Baron Wangenheim erklärte mir lange vor dem Morde von Sarajewo, dass er die ganze Reformaktion der Mächte in Armenien als ganz verfehlt und nutzlos betrachte. Die Armenier hätten seiner Ansicht nach nur ein Mittel, Ruhe sowie Sicherheit des Lebens und Eigentums zu erlangen und dies wäre: Der Übertritt zum Islam. Die Frage, ob Deutschland und speziell Baron Wangenheim nach Beginn des Krieges imstande gewesen wäre, die Türken an der Ausführung ihrer Vernichtungsaktion zu hindern, ist nicht leicht zu beantworten. Es ist hierbei notwendig, den zwischen Türken und Armeniern herrschenden, von beiden Seiten gleich abgrundtiefen Hass in Rechnung zu ziehen, sowie die in jedem Türken – nicht mit Unrecht – festwurzelnde Überzeugung, dass das armenische Problem für das Osmanische Reich eine Frage von Leben oder Tod bedeute.

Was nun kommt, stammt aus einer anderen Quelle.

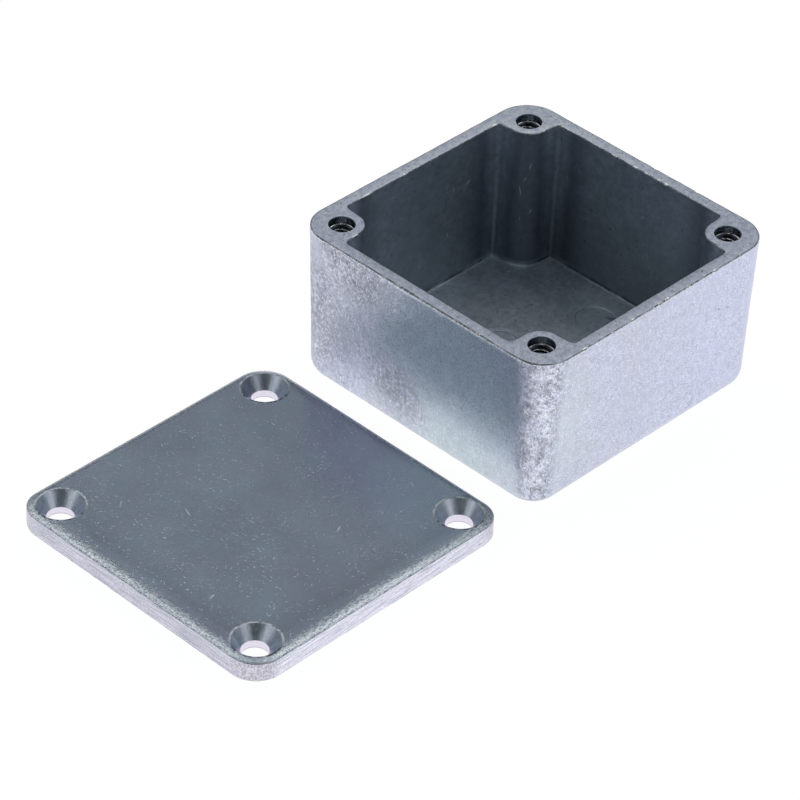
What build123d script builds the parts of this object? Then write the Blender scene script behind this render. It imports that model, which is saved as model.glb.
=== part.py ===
from build123d import *
import os
from math import cos, radians, sin

# A small square die cast box, open, standing on its base, with its lid taken off and lying beside it.
# The origin is the middle of the underside of the box, Z is up, and X and Y run along its sides.

# Outside of the box. The walls lean in towards the base, so that the casting leaves its die.
outer_side = 50.5
body_height = 27.0
rim_corner_radius = 5.4
outer_draft = 1.6
base_edge_radius = 3.0

# Inside of the box. The wall is measured at the rim, and the cavity narrows towards the floor.
wall_thickness = 2.15
floor_thickness = 2.4
cavity_draft = 0.75
floor_fillet = 0.4

# Corner bosses that take the lid screws, on centres set in from the outside of the box.
screw_inset = 4.95
boss_radius = 3.45
boss_lean = 5.0
boss_root_radius = 0.8

# Blind screw holes in the bosses: a plain mouth, then the tapping bore of an M3.5 thread.
mouth_radius = 2.0
mouth_depth = 1.4
tapping_radius = 1.45
screw_hole_depth = 14.0

# Round marks that the ejector pins of the die left in the cavity floor.
ejector_radius = 3.05
ejector_depth = 0.15
ejector_places = [(15.8, 0.3), (0.4, 5.9)]

# The lid covers the rim, set in by a hair. It is cast with a crowned upper edge, and its sides are ground flat.
lid_set_in = 0.05
lid_thickness = 3.3
lid_corner_radius = 4.6
lid_draft = 0.7
lid_crown_radius = 3.2
grinding_allowance = 1.65

# Its lip drops into the cavity with a clearance all round.
lip_height = 0.8
lip_width = 1.4
lip_clearance = 0.3

# Countersunk holes for the lid screws.
lid_hole_radius = 2.06
countersink_radius = 3.58
countersink_angle = 78.0

# Where the lid lies: how far it is from the box, and how far it is pushed along.
lid_gap = 5.2
lid_shift = 0.4

lid_side = outer_side - 2 * lid_set_in
screw_spacing = outer_side - 2 * screw_inset
cavity_depth = body_height - floor_thickness


def cavity_outline(setback):
    """Draw the mouth of the cavity, a square with a boss in each corner, moved inwards by the setback.

    Each boss is a circle about its screw, and leaves it along two tangents that spread towards the walls.
    """
    half = outer_side / 2 - wall_thickness - setback
    reach = boss_radius + setback
    lean = radians(boss_lean)
    across = screw_spacing / 2 - reach * cos(lean)
    along = screw_spacing / 2 - reach * sin(lean)
    root = across - (half - along) * sin(lean) / cos(lean)
    corner = across + (along - across) * sin(lean) / (cos(lean) + sin(lean))
    with BuildSketch() as outline:
        Rectangle(2 * half, 2 * half)
        with PolarLocations(0, 4):
            Polygon(
                (half, half), (root, half), (corner, corner), (half, root),
                align=None, mode=Mode.SUBTRACT,
            )
        from_centre = outline.vertices().sort_by_distance((0, 0))
        fillet(from_centre[:4], radius=reach)
        roots = outline.vertices().sort_by_distance((0, 0))[-8:]
        fillet(roots, radius=boss_root_radius)
    return outline.sketch


with BuildPart() as box_body:
    # The outside is drawn at the rim and narrows downwards.
    with BuildSketch(Plane.XY.offset(body_height)):
        RectangleRounded(outer_side, outer_side, rim_corner_radius)
    extrude(amount=-body_height, taper=outer_draft)
    fillet(box_body.faces().sort_by(Axis.Z)[0].edges(), radius=base_edge_radius)

    # The cavity runs from the rim down to the floor, past the bosses.
    with BuildSketch(Plane.XY.offset(body_height)):
        add(cavity_outline(0))
    extrude(amount=-cavity_depth, taper=cavity_draft, mode=Mode.SUBTRACT)
    cavity_floor = box_body.faces().filter_by(Axis.Z).sort_by(Axis.Z)[1]
    fillet(cavity_floor.edges(), radius=floor_fillet)

    # Ejector pin marks, sunk a little below the cavity floor.
    with BuildSketch(Plane.XY.offset(floor_thickness)):
        with Locations(*ejector_places):
            Circle(ejector_radius)
    extrude(amount=-ejector_depth, mode=Mode.SUBTRACT)

    # One screw hole in each boss.
    with Locations((0, 0, body_height)):
        with GridLocations(screw_spacing, screw_spacing, 2, 2):
            CounterBoreHole(tapping_radius, mouth_radius, mouth_depth, depth=screw_hole_depth)

lid_seat = Plane((-(outer_side + lid_side) / 2 - lid_gap, lid_shift, lip_height))
cast_side = lid_side + 2 * grinding_allowance

with BuildPart() as lid:
    # The plate as it comes from the die, a little too large all round, with its upper edge rounded over.
    with BuildSketch(lid_seat):
        RectangleRounded(cast_side, cast_side, lid_corner_radius + grinding_allowance)
    extrude(amount=lid_thickness)
    fillet(lid.faces().sort_by(Axis.Z)[-1].edges(), radius=lid_crown_radius)

    # Grinding brings the sides back to size and leaves a crisp edge under the crown.
    with BuildSketch(lid_seat):
        RectangleRounded(lid_side, lid_side, lid_corner_radius)
    extrude(amount=lid_thickness, taper=lid_draft, mode=Mode.INTERSECT)

    # The lip that finds its place inside the cavity.
    with BuildSketch(lid_seat):
        add(cavity_outline(lip_clearance))
        add(cavity_outline(lip_clearance + lip_width), mode=Mode.SUBTRACT)
    extrude(amount=-lip_height)

    # Countersunk holes over the bosses.
    with Locations(lid_seat.offset(lid_thickness)):
        with GridLocations(screw_spacing, screw_spacing, 2, 2):
            CounterSinkHole(lid_hole_radius, countersink_radius, counter_sink_angle=countersink_angle)

box_body.part.label = "box_body"
lid.part.label = "lid"

os.makedirs("parts", exist_ok=True)
export_step(box_body.part, "parts/box_body.step")
export_step(lid.part, "parts/lid.step")
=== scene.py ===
import math

import bmesh
import bpy
import numpy as np
from mathutils import Matrix, Vector
from mathutils.geometry import delaunay_2d_cdt


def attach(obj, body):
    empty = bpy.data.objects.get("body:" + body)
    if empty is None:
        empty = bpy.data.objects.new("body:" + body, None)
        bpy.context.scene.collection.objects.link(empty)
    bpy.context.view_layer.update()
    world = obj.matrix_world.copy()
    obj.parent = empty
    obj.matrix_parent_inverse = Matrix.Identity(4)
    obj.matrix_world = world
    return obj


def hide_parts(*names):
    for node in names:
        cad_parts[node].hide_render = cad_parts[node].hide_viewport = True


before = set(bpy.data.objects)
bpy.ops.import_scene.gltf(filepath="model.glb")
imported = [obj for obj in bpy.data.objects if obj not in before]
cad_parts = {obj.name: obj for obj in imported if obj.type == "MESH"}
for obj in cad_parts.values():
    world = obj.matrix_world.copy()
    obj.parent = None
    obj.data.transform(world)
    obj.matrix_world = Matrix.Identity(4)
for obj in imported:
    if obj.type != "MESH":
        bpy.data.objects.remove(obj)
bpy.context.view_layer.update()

# The box is one aluminium casting, square and open at the top, with a boss for a lid screw in each corner.
# The walls lean a little, so that it leaves its die. It stands on its flat base at the origin.
box_side = 50.5
box_height = 27.0
lean_degrees = 1.6
wall_lean = math.tan(math.radians(lean_degrees))
rim_corner = 5.4
base_edge = 3.0
wall = 2.15
floor_height = 2.4
cavity_lean = math.tan(math.radians(0.75))
floor_edge = 0.4
screw_spacing = 40.6
boss = 3.45
boss_lean = math.radians(5.0)
boss_root = 0.8


def ripple(u, v, lengths, seed):
    """Gentle unevenness at the places (u, v): a sum of plane waves of the given lengths in random directions.

    Each wave is the sine of its phase plus the distance along its direction, and the sum is kept within about 1.
    """
    rng = np.random.default_rng(seed)
    total = np.zeros(np.broadcast(u, v).shape)
    for length in lengths:
        for _ in range(3):
            turn, phase = rng.uniform(0, 2 * np.pi, 2)
            total += np.sin((u * np.cos(turn) + v * np.sin(turn)) * 2 * np.pi / length + phase)
    return total / (1.7 * np.sqrt(3 * len(lengths)))


def walk_square(half, corner, along=150, around=18):
    """Walk once round a square with rounded corners, and give the points and their outward directions.

    Each corner is a quarter circle about its centre, and a straight side joins it to the next one.
    """
    side = np.linspace(-1, 1, along, endpoint=False)[:, None]
    turn = np.radians(np.linspace(0, 90, around, endpoint=False))[:, None]
    inner = half - corner
    straight = np.hstack([np.full_like(side, half), side * inner])
    arc = np.hstack([inner + corner * np.cos(turn), inner + corner * np.sin(turn)])
    place = np.vstack([straight, arc])
    out = np.vstack([np.tile([1.0, 0.0], (along, 1)), np.hstack([np.cos(turn), np.sin(turn)])])
    quarter = np.array([[0.0, -1.0], [1.0, 0.0]])
    turns = [np.linalg.matrix_power(quarter, k) for k in range(4)]
    return np.vstack([place @ t.T for t in turns]), np.vstack([out @ t.T for t in turns])


def walk_cavity(setback=0.0, along=58):
    """Walk once round the mouth of the cavity, and give the points and their directions into the metal.

    From the middle of a wall it runs straight, round a small arc, down a line that leans away from the boss, and
    round the boss to the diagonal. The other half of the corner is its mirror image, and four corners close the walk.
    """
    half, centre = box_side / 2 - wall - setback, screw_spacing / 2
    lean = boss_lean
    touch = centre - (boss + setback) * np.array([np.cos(lean), np.sin(lean)])
    root_y = half - boss_root
    root_x = touch[0] - (boss_root + (root_y - touch[1]) * np.sin(lean)) / np.cos(lean)
    x = np.linspace(0, root_x, along, endpoint=False)
    straight = np.stack([x, np.full_like(x, half)], 1)
    turn = np.linspace(np.pi / 2, lean, 8)[:-1, None]
    small = np.hstack([root_x + boss_root * np.cos(turn), root_y + boss_root * np.sin(turn)])
    start = np.array([root_x + boss_root * np.cos(lean), root_y + boss_root * np.sin(lean)])
    slant = start + np.linspace(0, 1, 7, endpoint=False)[:, None] * (touch - start)
    sweep = np.linspace(np.pi + lean, np.pi * 1.25, 13)[:, None]
    big = centre + (boss + setback) * np.hstack([np.cos(sweep), np.sin(sweep)])
    place = np.vstack([straight, small, slant, big])
    out = np.vstack([
        np.tile([0.0, 1.0], (len(straight), 1)),
        np.hstack([np.cos(turn), np.sin(turn)]),
        np.tile([np.cos(lean), np.sin(lean)], (len(slant), 1)),
        -np.hstack([np.cos(sweep), np.sin(sweep)]),
    ])
    corner = [np.vstack([a[:, ::-1], a[-2:0:-1]]) for a in (place, out)]
    quarter = np.array([[0.0, -1.0], [1.0, 0.0]])
    turns = [np.linalg.matrix_power(quarter, k) for k in range(4)]
    return [np.vstack([a @ t.T for t in turns]) for a in corner]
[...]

Es ist auch sicher, dass sowohl Herr Morgenthau, als auch viele andere Diplomaten (besonders der Entente) den Einfluss Deutschlands auf die innerpolitischen Verhältnisse der Türkei überschätzten. … Wo es sich … um nationaltürkische oder grundsätzliche Fragen der allgemeinen Reichspolitik handelte, deren Lösungen meist auf Beschlüssen des jungtürkischen Geheimkomitees beruhten, da waren sowohl Talaat und Enver, als auch der geringen Einfluss besitzende Großwesir Said Halim Pascha unzugänglich und unnachgiebig. Und gerade das armenische Problem gehörte zu den nationalen Existenzfragen der Türkei und des türkischen Volkes. Die Gefahr der Gründung eines Großarmenien unter der Ägide Russlands war tatsächlich vorhanden und die vor keinem Verbrechen zurückschreckenden jungtürkischen Barbaren sahen in der Vernichtung des armenischen Volkes das Mittel, diese Eventualität auf immer zu beseitigen.